Pourtant il y a quelques mois de cela des gens habillés en Gillets oranges sont venus dans la zone. Ils prenaient des prélèvements du sol, mesuraient je ne sais quoi et mettaient des inscriptions à différents endroits le long de la route. On pouvait voir des chiffres écrits sur un bloc de pierre ou sur un tronc d’arbre. Les gens d’ici s’entousiasmaient à l’idée de l’arrivée d’une route goudronnée. Ils commençaient déjà à rêver des retombées économiques et de l’amélioration de la mobilité que ça apporterait. Mais avec le temps leur enthousiasme s’est dégonflé. Les hommes en gillets oranges sont repartis avec leurs matériels et leur 4×4 et on ne les a plus revus. J’ai bien peur qu’on doive à nouveau patauger dans la boue l’hivernage prochain. Mais par la grâce de Dieu tout ira bien.

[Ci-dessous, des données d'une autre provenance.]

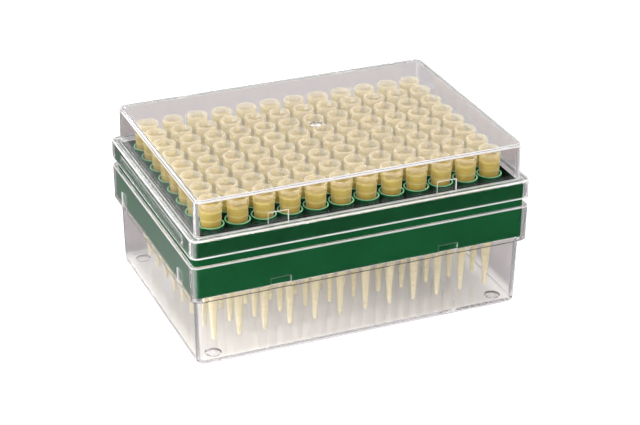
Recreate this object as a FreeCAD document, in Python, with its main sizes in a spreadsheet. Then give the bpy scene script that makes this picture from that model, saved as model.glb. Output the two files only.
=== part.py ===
"""Box of 96 pipette tips: a clear base and a clear lift-off lid around a green rack that carries the tips.

Frame: millimetres, +Z up, origin at the middle of the base's underside.
+X runs along the twelve columns and +Y along the eight rows.
"""

import FreeCAD, Part
import Sketcher
import math
import os

DIMENSIONS = {
    # the tip grid
    "pitch": 9.0,
    "columns": 12,
    "rows": 8,
    "sides": 8,  # flats round each tip and collar: few, because there are 96 of each
    # the outline shared by the rims of the base and the lid
    "box_length": 120.0,
    "box_width": 85.7,
    "wall": 1.3,
    "rim_corner": 4.0,
    "rim_draft": 0.6,
    # base: a tub with a flange standing out round its upper third
    "tub_length": 115.4,
    "tub_width": 81.0,
    "tub_corner": 3.0,
    "tub_draft": 1.0,
    "tub_height": 24.3,
    "flange_length": 119.74,
    "flange_width": 85.4,
    "rim_height": 37.2,
    "foot_bevel": 0.5,
    # stacking slots pressed into the flange's lower edge
    "slot_depth": 0.5,
    "slot_spread": 59.6,
    "slot_width": 7.0,
    "slot_rise": 4.2,
    "end_slot_spread": 59.2,
    "end_slot_width": 5.0,
    "end_slot_rise": 6.6,
    "end_slot_corner": 1.2,
    # round marks in the floor
    "mark_diameter": 5.5,
    "mark_depth": 0.4,
    "mark_spread_along": 102.0,
    "mark_spread_across": 70.0,
    # lid: a skirt round the rack and a narrower hood over the tips
    "skirt_foot": 40.1,
    "ledge_height": 46.8,
    "skirt_length": 119.86,
    "skirt_width": 85.56,
    "hood_length": 115.3,
    "hood_width": 81.0,
    "hood_corner": 2.6,
    "hood_draft": 0.7,
    "lid_top": 59.5,
    "top_round": 1.1,
    # recesses in the hood's long walls, just above the ledge
    "notch_spread": 59.4,
    "notch_width": 7.0,
    "notch_rise": 4.2,
    "notch_depth": 1.5,
    "gate_diameter": 4.2,
    "gate_depth": 0.3,
    # grip pads inside the skirt's two ends
    "grip_width": 64.0,
    "grip_top": 44.1,
    "grip_top_step": 0.3,
    "grip_foot_step": 0.7,
    "grip_clearance": 0.3,
    # rack: a walled deck with a collar for each tip
    "rack_length": 116.6,
    "rack_width": 82.3,
    "rack_corner": 2.4,
    "rack_wall": 1.5,
    "deck_top": 42.5,
    "deck_thickness": 1.6,
    "collar_top": 46.7,
    "collar_outside": 8.62,
    "collar_bore": 7.5,
    # tips: a hollow taper from the mouth down to a fine point
    "tip_top": 54.6,
    "tip_end": 4.2,
    "mouth_outside": 7.45,
    "mouth_bore": 6.0,
    "point_outside": 1.25,
    "point_bore": 0.55,
}

doc = FreeCAD.newDocument("tip_box")
sheet = doc.addObject("Spreadsheet::Sheet", "size")
for line, (alias, number) in enumerate(DIMENSIONS.items(), start=1):
    sheet.set(f"A{line}", alias)
    sheet.set(f"B{line}", str(number))
    sheet.setAlias(f"B{line}", alias)
doc.recompute()


def value(expression):
    """The number that an expression over the sheet comes to."""
    return float(sheet.evalExpression(expression))


def bind(item, **expressions):
    """Bind an object's properties to expressions over the sheet."""
    for name, expression in expressions.items():
        item.setExpression(name, expression)


# ---- sketches


def origin_item(body, role):
    """One of the body's own origin planes or axes."""
    return next(item for item in body.Origin.OriginFeatures if item.Role == role)


def new_sketch(body, name, role="XY_Plane", offset="0", along="0", across="0"):
    """A sketch on one of the body's origin planes, moved along the plane's normal and then within it."""
    sketch = body.newObject("Sketcher::SketchObject", name)
    sketch.AttachmentSupport = [(origin_item(body, role), "")]
    sketch.MapMode = "FlatFace"
    moves = {"AttachmentOffset.Base.x": along, "AttachmentOffset.Base.y": across}
    bind(sketch, **moves, **{"AttachmentOffset.Base.z": offset})
    return sketch


def constrain(sketch, *rules):
    """Add geometric constraints, each a tuple of a kind and what it ties."""
    sketch.addConstraint([Sketcher.Constraint(*rule) for rule in rules])


def dimension(sketch, name, kind, where, expression):
    """Add a dimension that is bound to an expression over the sheet."""
    index = sketch.addConstraint(Sketcher.Constraint(kind, *where, value(expression)))
    sketch.renameConstraint(index, name)
    sketch.setExpression(f"Constraints.{name}", expression)


def line(start, end):
    return Part.LineSegment(FreeCAD.Vector(*start, 0), FreeCAD.Vector(*end, 0))


def corner_arc(centre, radius, quarter):
    """A quarter circle, numbered anticlockwise from the one between +X and +Y."""
    circle = Part.Circle(FreeCAD.Vector(*centre, 0), FreeCAD.Vector(0, 0, 1), radius)
    return Part.ArcOfCircle(circle, quarter * math.pi / 2, (quarter + 1) * math.pi / 2)


START, END, CENTRE = 1, 2, 3
ORIGIN = (-1, 1)


def rectangle(sketch, width, height, x="0", y="0"):
    """An upright rectangle round a point of the sketch."""
    right, top = value(f"{x} + ({width}) / 2"), value(f"{y} + ({height}) / 2")
    left, bottom = right - value(width), top - value(height)
    low, far, high, near = sketch.addGeometry(
        [
            line((left, bottom), (right, bottom)),
            line((right, bottom), (right, top)),
            line((right, top), (left, top)),
            line((left, top), (left, bottom)),
        ],
        False,
    )
    for side, following in ((low, far), (far, high), (high, near), (near, low)):
        constrain(sketch, ("Coincident", side, END, following, START))
    constrain(sketch, ("Horizontal", low), ("Horizontal", high), ("Vertical", far), ("Vertical", near))
    dimension(sketch, "width", "DistanceX", (low, START, low, END), width)
    dimension(sketch, "height", "DistanceY", (far, START, far, END), height)
    dimension(sketch, "right", "DistanceX", (*ORIGIN, far, END), f"{x} + ({width}) / 2")
    dimension(sketch, "top", "DistanceY", (*ORIGIN, far, END), f"{y} + ({height}) / 2")


def arch(sketch, middle, foot, width, rise, corner):
    """A doorway outline with two round upper corners, standing on a level foot line."""
    x, z, w, h, r = (value(size) for size in (middle, foot, width, rise, corner))
    low, right, top, left, arc_right, arc_left = sketch.addGeometry(
        [
            line((x - w / 2, z), (x + w / 2, z)),
            line((x + w / 2, z), (x + w / 2, z + h - r)),
            line((x + w / 2 - r, z + h), (x - w / 2 + r, z + h)),
            line((x - w / 2, z + h - r), (x - w / 2, z)),
            corner_arc((x + w / 2 - r, z + h - r), r, 0),
            corner_arc((x - w / 2 + r, z + h - r), r, 1),
        ],
        False,
    )
    constrain(
        sketch,
        ("Coincident", low, END, right, START),
        ("Tangent", right, END, arc_right, START),
        ("Tangent", arc_right, END, top, START),
        ("Tangent", top, END, arc_left, START),
        ("Tangent", arc_left, END, left, START),
        ("Coincident", left, END, low, START),
        ("Horizontal", low),
        ("Vertical", right),
        ("Vertical", left),
        ("Equal", arc_right, arc_left),
    )
    dimension(sketch, "corner", "Radius", (arc_right,), corner)
    dimension(sketch, "width", "DistanceX", (low, START, low, END), width)
    dimension(sketch, "rise", "DistanceY", (low, END, top, START), rise)
    dimension(sketch, "far_side", "DistanceX", (*ORIGIN, low, END), f"{middle} + ({width}) / 2")
    dimension(sketch, "foot", "DistanceY", (*ORIGIN, low, END), foot)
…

Trêve de descriptions négatives, parlons un peu de toi. Ta situation s’est elle améliorée? La dernière fois que j’ai parlé à ta mère, elle se désespérait de ton cas. Il parait que avec tous tes diplômes tu n’arrives toujours pas à décrocher un boulot. Elle désespère même de réussir à te trouver une épouse. À bientôt 35 ans, il y a de quoi s’inquiéter. Je t’aurais bien proposer de venir travailler avec moi ici aux champs mais même les jeunes du coin préfèrent partir en ville, attirés par ses mirages. Comment pourrai-je convaincre un jeune citadin, diplômé de surcroît, de tout laisser tomber pour retourner à la terre quand les villageois eux même ont peu d’estime pour cette dernière.

Mon cher neuveux, sache que la vie est dure, elle l’a toujours été sauf que de nos jours les choses se sont empirées. Mais heureusement notre destin nous appartient même si il donne souvent l’impression de jouer à cache-cache. Ne perds pas espoir et dit-toi quoi quelque soit ta situation, tu peux t’en sortir. N’attend l’aide de personne, surtout pas de nos politiciens car leurs intérêts sont ailleurs. Notre développement émergence ne se trouve pas entre leurs mains. Tient bon et par la grâce de Dieu, tout ira bien.